主人公・楓を演じる水井真希は私は着エロアイドルとして良く知っている。作品も観たし持ってもいる。彼女は実際にリストカット経験者であり、だからこそ彼女の演技には自然な説得力が“元々”備わっていた。では何故解らないのか。それは監督の演出力不足に他ならない。監督はエンタテインメントの要素は極力避けたらしい。例えばお涙頂戴な作品にすると観客は、涙を流した後は現実の世界に戻って作品の世界を忘れてしまうからだそうだ。観客をみくびっちゃいけない。お涙頂戴な作品で忘れられるのはその程度の作品でしかない。だったら忘れられない作品を作れば良いのだ。実際そういう作品はある。監督は自らが映画人でありながら映画の力を否定するのか。まあいい。ともかく監督は感情移入を極力避け、常に客観的な視点、傍観者の立場から楓を見せたかったと言う。傍観させてしてどうするのだろう。
父親に犯される娘の姿を、腰を動かしている父親の姿を傍観しろというのか。確かに酷い暴力だ。なればこそ楓の気持ちと観客の気持ちを同化させる、或いはその気持ちが何もなくとも伝わってくる演出をすべきではないのか。私はあの時彼女の顔が観たかった。ずっと観たかった。空虚なのか、哀しいのか、ムカツクのか、感じていたのか、彼女の気持ちを読み取りたかった。水井真希は着エロアイドル、いや半ば以上はAVアイドルに近い。彼の業界に入る女性は多かれ少なかれ心に何がしかの想いを抱いていると聞く。彼女ならば自分の想いに重ねた演技が出来るはずだし、実際していたのだと思う。しかしカメラはひたすら楓に覆いかぶさって腰を振る父の姿を映し出していた。さて、時計をぐるっと戻す。観初めてすぐに気付いたのが音声の酷さ。
そういえば観る前に監督は技術的に到らないところがあると言っていたがこのことだったのか。登場人物のセリフが殆ど聞き取れない上に、整音が出来ていないからノイズがやたらと煩い。これは何故なのだろう。私は音は映像以上に大事だと思っている。たとえ低予算でもここを外してはだめだ。逆にここがしっかりした作品は、実際の出来以上に仕上がりが良くなる。特に今回はあえてBGMを一切排除するという演出にしているのだから、通常以上に気を使う必要がある。もっともこんなことを監督が知らないはずはないので何か理由があるのかもしれない。本作はワンシークエンスごとに黒味を挟むという構成なのだが、これはこの音の欠点を更に増幅していた。黒味で無音になり絵が出るごとにレベルの違う音を聞かされるのは非常に辛い。

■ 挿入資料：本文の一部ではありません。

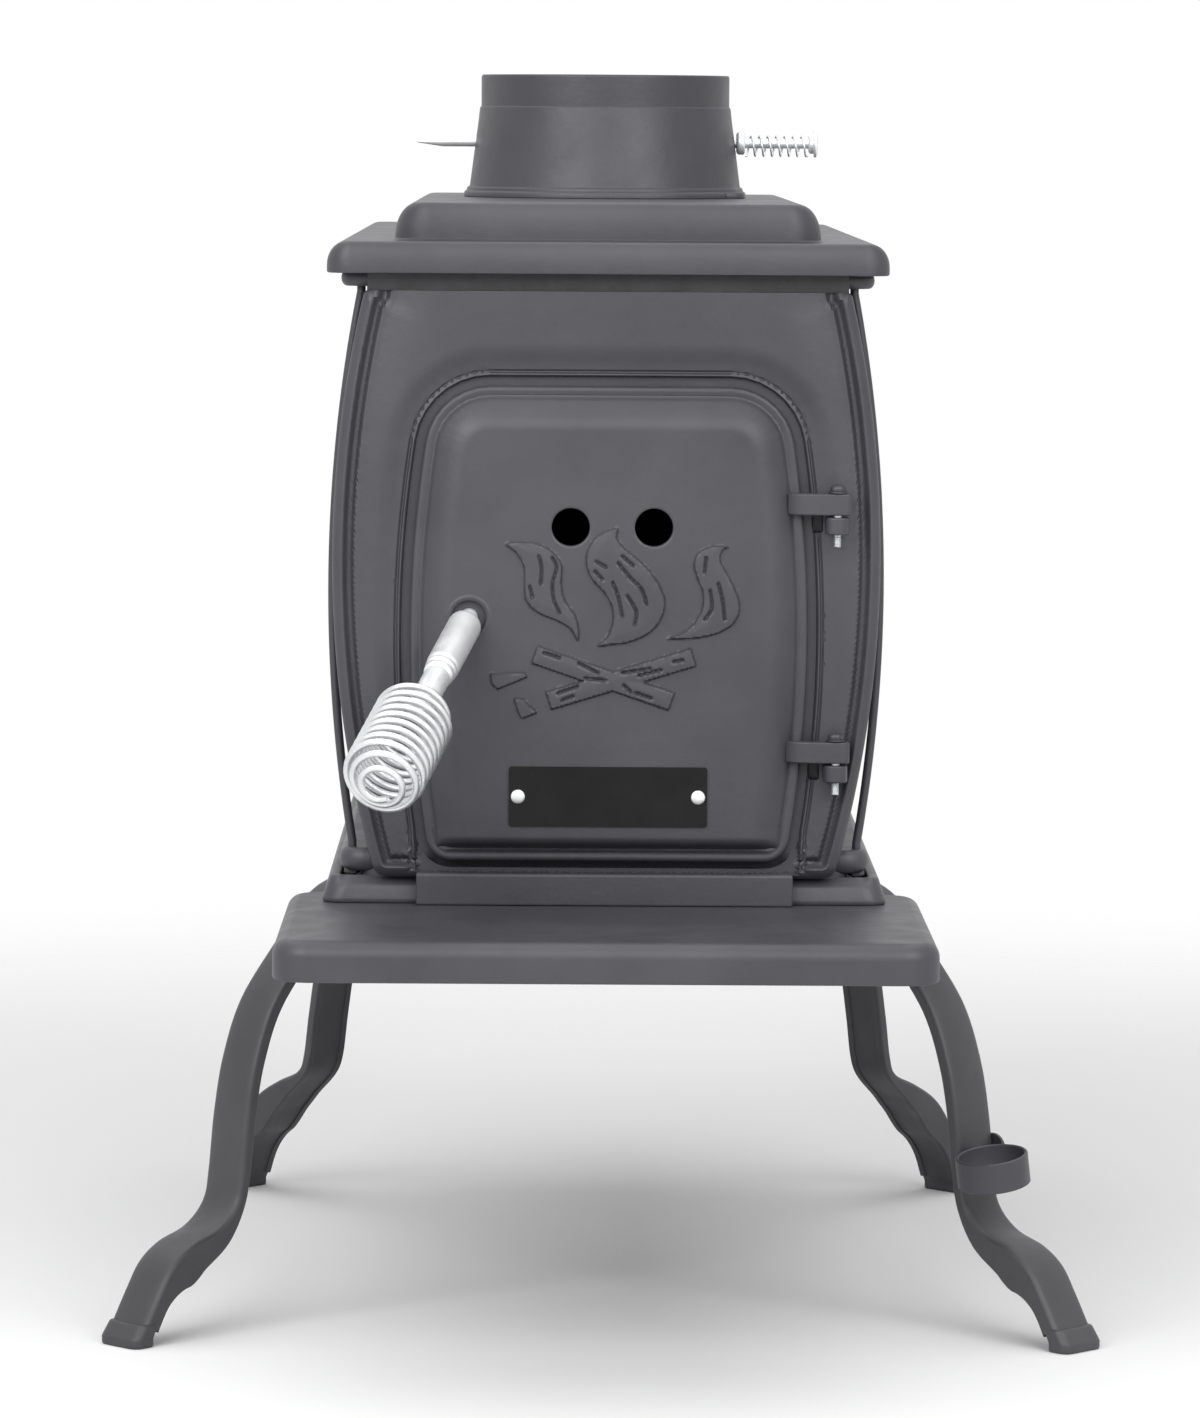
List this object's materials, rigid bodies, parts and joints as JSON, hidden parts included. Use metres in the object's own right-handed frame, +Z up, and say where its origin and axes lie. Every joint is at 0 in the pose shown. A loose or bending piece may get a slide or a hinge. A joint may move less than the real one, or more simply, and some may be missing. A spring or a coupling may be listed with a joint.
{
  "type": "cast iron log stove",
  "caption": "Long cast-iron log stove with bowed sides, splayed legs, front shelf, hinged feed door with coiled handle, and flue collar with damper.",
  "frame": {"origin": "on the floor, under the middle of the stove's overall bounding box", "axes": "+Z up, the feed door and shelf face -Y, +X to the right when facing the door"},
  "size_m": [0.5586, 0.851, 0.7097],
  "materials": {
    "black_iron": "satin charcoal stove paint over a cast skin",
    "dark_steel": "blackened steel fasteners",
    "zinc_steel": "bright zinc plating",
    "black_sheet": "satin black enamel on thin sheet",
    "rope": "woven glass-fibre rope"
  },
  "bodies": {
    "stove_body": {"base": "black_iron", "front_plate": "black_iron", "back_plate": "black_iron", "side_left": "black_iron", "side_right": "black_iron", "top_plate": "black_iron", "flue_collar": "black_iron", "collar_bolts": "dark_steel", "firebox_grate": "black_iron", "front_shelf": "black_iron", "leg_front_left": "black_iron", "leg_front_right": "black_iron", "leg_rear_left": "black_iron", "leg_rear_right": "black_iron", "base_bolts": "dark_steel", "base_nuts": "dark_steel", "tie_rod_front_left": "black_iron", "tie_rod_front_right": "black_iron", "tie_rod_rear_left": "black_iron", "tie_rod_rear_right": "black_iron", "tie_nuts": "dark_steel", "poker_ring": "black_iron", "poker_ring_screw": "dark_steel", "hinge_pins": "dark_steel", "hinge_washers": "dark_steel"},
    "door": {"door": "black_iron", "door_gasket": "rope", "door_plate": "black_sheet", "plate_rivets": "zinc_steel"},
    "handle": {"latch_shaft": "zinc_steel", "latch_tongue": "zinc_steel", "latch_nut": "zinc_steel", "handle_sleeve": "zinc_steel", "coil_grip": "zinc_steel"},
    "damper": {"damper_rod": "zinc_steel", "damper_plate": "black_iron", "damper_washer": "zinc_steel", "damper_spring": "zinc_steel", "damper_cap": "zinc_steel"}
  },
  "joints": [
    {"name": "door_swing", "type": "hinge", "parent": "stove_body", "child": "door", "pos_m": [0.1265, -0.268, 0.411], "axis": [0, 0, 1], "range_deg": [0, 115]},
    {"name": "latch_turn", "type": "hinge", "parent": "door", "child": "handle", "pos_m": [-0.0754, -0.258, 0.411], "axis": [0, -1, 0], "range_deg": [0, 85]},
    {"name": "damper_turn", "type": "hinge", "parent": "stove_body", "child": "damper", "pos_m": [0, 0.06, 0.67], "axis": [1, 0, 0], "range_deg": [0, 90]}
  ]
}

ついでに言うならば、この黒味を挟む構成自体も正直頂けない。シークエンスごとに全部切れてしまうと、観ている側の気持ちの繋がりが持続できないのだ。毎回リスタートして、その前のレベルまで自らの気持ちを持っていかなくてはならない。作品として1本ではないのか。最初に書いたように監督はあえて観客を傍観者のいちに置きたいらしい。つまりこれはそのための手法なのかもしれない。私は人の痛みを自分のものと感じられる心が、その人を深く理解してあげられる心こそが、無関心を無くすのではないかと思う。何故なら今だってこういう事象があることはみな知っているのだから。傍観するだけなら今と同じだ。
5月公開予定 |
個人的おススメ度2.0
今日の一言:直せるなら公開までに音だけでも。